The third main focus was Empathy: One of the major values you bring in the company when hiring more women than a handful of outliers. (A side note to this was stated: also don’t switch the balance: You really don’t want to have 90% of women in the company.)
Some great deepdive was given by Claudia Vicol - director Of Engineering at A.P Moller - Maersk - “How to kill your darlings”
We all know someone that created this great tool, a long time ago, that became the backbone of the company, and that single person is keeping the tool alive. If you are lucky enough, the tool is kept alive by a team, not a single person. A good leader should, if it’s only one person keeping the tool alive, have big red alerts all over the place and create a way this support would be taken over by a support team. Reducing risks has a high value towards the business.
‘Keeping the tool alive’ is not always the best solution: If the tool doesn’t have any reason or value to stay alive: Kill it with fire!
But be aware and conscious about the risk it’s someone else’s baby: For this person/team this is personal.
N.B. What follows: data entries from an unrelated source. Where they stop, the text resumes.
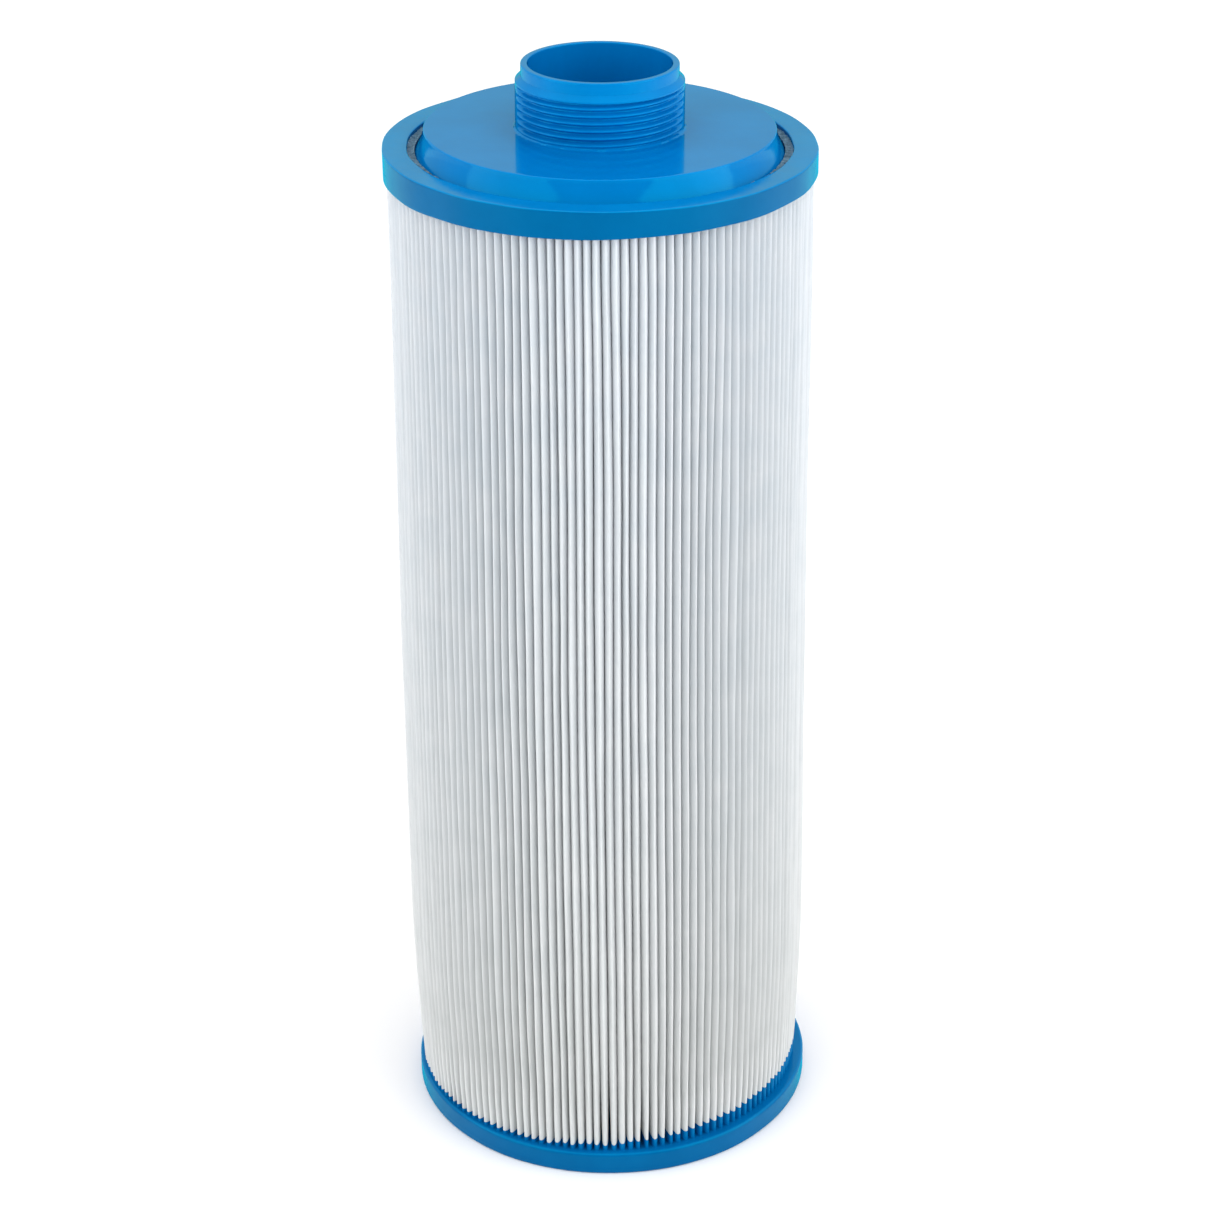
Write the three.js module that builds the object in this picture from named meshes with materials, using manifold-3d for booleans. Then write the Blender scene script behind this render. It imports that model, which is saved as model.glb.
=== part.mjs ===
// Pleated filter cartridge for a pool or spa, standing on its closed end with the threaded outlet on top.
// Millimetres, +Z up. The origin is the centre of the bottom face.
import * as THREE from "three";
import { mergeVertices } from "three/addons/utils/BufferGeometryUtils.js";
import Module from "manifold-3d";

// Clearance between neighbouring pieces.
const GAP = 0.3;

// Whole cartridge.
const TOTAL_HEIGHT = 338;

// Cast end caps.
const BOTTOM_CAP_RADIUS = 63;
const BOTTOM_CAP_HEIGHT = 7.3;
const TOP_CAP_RADIUS = 62.3;
const TOP_CAP_BOTTOM_Z = 306.5;
const TOP_CAP_RIM_Z = 314;
const CAP_EDGE_ROUND = 1.2;
const RIM_INNER_RADIUS = 55;
const GROOVE_FLOOR_Z = 308.6;
const SEALANT_OUTER_HEIGHT = 1.9;
const SEALANT_INNER_HEIGHT = 3.1;
const CAP_SEGMENTS = 64;

// Outlet fitting: a raised disc with a male 1 1/2 inch thread.
const DISC_TOP_Z = 319.4;
const DISC_TOP_RADIUS = 50.4;
const DISC_FOOT_RADIUS = 53;
const FLARE_TOP_Z = 315.6;
const FLARE_FOOT_Z = 312.3;
const FLARE_TOP_RADIUS = 51;
const DISC_WALL = 3;
const SKIRT_WALL = 4.2;
const DISC_EDGE_ROUND = 0.7;
const BORE_RADIUS = 20.6;
const COLLAR_RADIUS = 25.6;
const THREAD_RADIUS = 24.15;
const THREAD_PITCH = 25.4 / 12;
const THREAD_DEPTH = 1.35;
const THREAD_CREST_Z = 321.05;
const THREAD_TOP_Z = 333;
const THREAD_RUN_IN = 0.6;
const THREAD_RUN_OUT = 1.2;
const MOULD_LINE_FADE = [0.24, 0.5];
const LIP_RADIUS = 22.55;
const LIP_FOOT_Z = 334.6;
const NECK_CHAMFER = 1.5;
const LIP_ROUND = 0.4;
const ROWS_PER_PITCH = 5;
const FITTING_SEGMENTS = 40;

// Core cage: three sections that plug into each other.
const CORE_SECTIONS = ["lower", "middle", "upper"];
const CORE_OUTER_RADIUS = 25.5;
const CORE_INNER_RADIUS = 22.5;
const CORE_TOP_Z = 306.5;
const CORE_SEGMENTS = 24;
const PLUG_LENGTH = 6;
const FITTING_SPIGOT_LENGTH = 13.5;
const WINDOW_COLUMNS = 12;
const WINDOW_ROWS = 3;
const WINDOW_WIDTH = 5.2;
const WINDOW_HEIGHT = 22;
const WINDOW_ROW_PITCH = 28;

// Closure that plugs the bottom of the core.
const CLOSURE_THICKNESS = 2;

// Pleated sheet.
const PLEAT_COUNT = 146;
const PLEAT_TIP_RADIUS = 61.3;
const PLEAT_ROOT_RADIUS = 26.2;
const TIP_HALF_WIDTH = 0.75;
const TIP_THICKNESS = 0.9;
const SHEET_THICKNESS = 0.45;
const SEAM_ANGLE = THREE.MathUtils.degToRad(1.8);

// Hot-melt line that joins the two ends of the sheet.
const SEAM_INNER_RADIUS = 38;
const SEAM_OUTER_RADIUS = 56;
const SEAM_THICKNESS = 0.8;

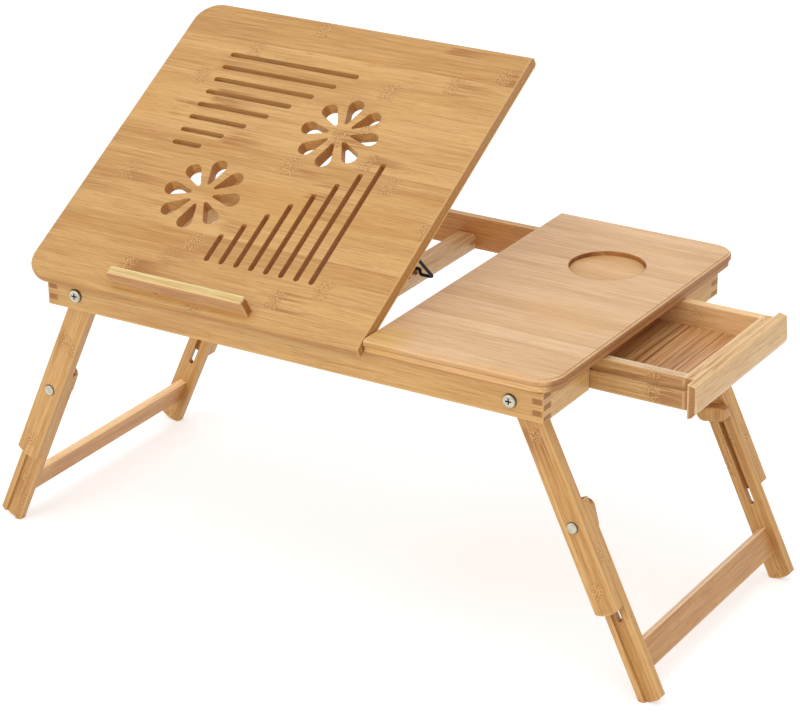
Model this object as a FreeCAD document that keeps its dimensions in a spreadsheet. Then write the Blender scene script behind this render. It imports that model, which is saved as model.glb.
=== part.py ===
import FreeCAD, Part
import math
import os
import re
import Sketcher

# Laptop stand with a tilting panel, a fixed side top over a drawer, and two pairs of
# folding legs that also slide out to set the height. +X is to the drawer's side, +Y to the
# back, +Z up; the origin is the centre of the stand's footprint on the floor. Lengths in mm.

NUMBERS = {
    # the whole stand
    "stand_wide": 550, "stand_deep": 350, "stand_high": 300, "top_thick": 12,
    # frame of rails
    "over_side": 15, "over_front": 12, "rail_high": 32, "rail_thick": 14, "side_thick": 11.5,
    "stub_front": 83.3, "stub_back": 74, "grip_round": 8, "grip_left": 225, "grip_right": 91,
    # fixed top
    "fixed_wide": 183.8, "seam_gap": 1.2, "corner_fixed": 22, "band_low": 6.2, "band_inset": 2,
    "field_rise": 0.6, "field_inset": 2.6, "edge_fixed": 2.4,
    "cup_at_x": 191, "cup_at_y": 77, "cup_round": 34.8, "cup_deep": 4,
    # rack rail
    "rack_wide": 20, "rack_round": 3, "notch_pitch": 13, "notch_deep": 4.5, "notch_flat": 4,
    "notch_land": 1,
    # tilting panel and its ledge
    "tilt_open": 30.3, "panel_gap": 0.15, "corner_panel": 25, "edge_upper": 5, "edge_lower": 4,
    "slot_wide": 5.5, "slot_step": 16, "slot_short": 32,
    "across_left": 209, "across_back": 289.5, "across_pitch": 16.1,
    "along_left": 100, "along_front": 54.5,
    "vent_a_x": 145, "vent_a_y": 125, "vent_b_x": 49, "vent_b_y": 222,
    "petal_out": 33.2, "petal_big": 7.8, "petal_in": 13.5, "petal_small": 1.8,
    "ledge_left": 173.5, "ledge_long": 148, "ledge_front": 6, "ledge_thick": 9,
    "ledge_high": 19.5, "ledge_round": 4.5, "ledge_ease": 1,
    # hinges
    "hinge_drop": 7, "barrel_clear": 0.5, "barrel_round": 2.5, "pin_round": 1,
    "leaf_thick": 1.2, "leaf_deep": 15, "leaf_long": 50, "knuckle_mid": 18, "knuckle_gap": 0.3,
    "hinge_left": 215, "hinge_right": 30,
    "leaf_screw_side": 18, "leaf_screw_in": 9, "leaf_screw_mid_in": 10.5,
    # prop wire
    "wire_round": 1.6, "wire_bend": 4, "prop_at": 143.5, "prop_drop": 3.5, "prop_long": 124,
    "prop_lean": 45.8, "prop_half": 28, "prop_ear": 24, "bar_half": 14, "bar_lift": 5.4,
    "bar_clear": 0.5, "clip_in": 6, "clip_long": 8, "clip_wall": 1.1, "clip_flange": 12,
    "clip_screw_in": 7.2,
    # drawer
    "drawer_open": 97.9, "drawer_drop": 1, "drawer_front_y": 82, "drawer_back_y": 72.5,
    "drawer_long": 140, "drawer_short": 2, "drawer_wall": 8.5, "drawer_nose": 9.5,
    "floor_down": 22, "floor_thick": 3, "floor_seat": 3,
    "groove_down": 7.3, "groove_high": 6, "groove_deep": 3.6,
    "board_over": 12, "board_ridge": 7.1, "board_ridge_down": 2.1, "board_front": 8.4,
    "board_turn_up": 9.4, "board_edge": 1, "board_lip": 1.4, "board_round": 10.8,
    "runner_tail": 100, "runner_thick": 10, "runner_play": 0.4, "runner_rise": 1,
    "tongue_short": 1,
    # legs
    "stop_gap": 0.37, "pivot_down": 30, "leg_splay": 24.75,
    "washer_thick": 1.7, "upper_wide": 24, "upper_thick": 12, "upper_long": 206.5,
    "upper_sag": 3, "tongue_play": 0.4, "tongue_from": 22,
    "lower_wide": 24.4, "lower_thick": 8.5, "lower_top": 105, "foot_round": 24.9,
    "leg_gap": 0.2, "track_wide": 12, "track_deep": 2.5, "track_slot": 5.5,
    "track_from": 121, "track_to": 219, "leg_ease": 1,
    "stretcher_at": 256.5, "stretcher_wide": 26, "stretcher_thick": 7.8,
    "tenon_wide": 24, "tenon_thick": 6.4, "tenon_long": 4.3, "tenon_play": 0.1,
    # bolts, knobs and pivot screws
    "bolt_at": 124, "bolt_shank": 2.4, "bolt_head": 5.5, "bolt_rise": 1.4, "bolt_dome": 1.2,
    "bolt_end_gap": 0.5,
    "knob_collar": 10, "knob_collar_high": 1.5, "knob_long": 31, "knob_wide": 15,
    "knob_high": 10.5, "knob_ease": 3.5, "knob_gap": 0.1, "knob_bore_deep": 9,
    "turn_right_front": 76, "turn_right_back": 10, "turn_left_front": 113, "turn_left_back": 10,
    "pivot_shank": 3, "pivot_head": 6.5, "pivot_head_high": 2.8, "pivot_dome": 2,
    "cross_long": 6, "cross_wide": 1.4, "cross_deep": 1.3, "washer_round": 8,
    # small screws
    "small_head": 2.6, "small_shank": 1.3, "small_long": 9, "small_rise": 1,
    "slit_long": 3.64, "slit_wide": 0.7, "end_gap": 1,
    # radial clearance of turning fits and of screws in their holes
    "fit": 0.05,
}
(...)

Don’t make the mistake of assessing the value by yourself: Involve the team/person, so they understand they matter, also without the tool they supported for a long time quantified with the number of empty pizza boxes and hours late at night. They will feel appreciated and have energy to move forward to the next great product with more value for the company.
“Yes, I will”
I didn’t manage to follow all the sessions and for sure I forgot to mention half of the great inspiring talks, as they were with so many in a very short timeframe. Also very interesting topics about the value of the new web 3.0: the Metaverse and all topics related to products, gaming and observability instead of monitoring reached my brains in 30min/topic. Time to process these wonderful new insights for some days.
Am I willing to dive again into the European Women in Technology summit next year? Hell yeah, Girl power in tech rules!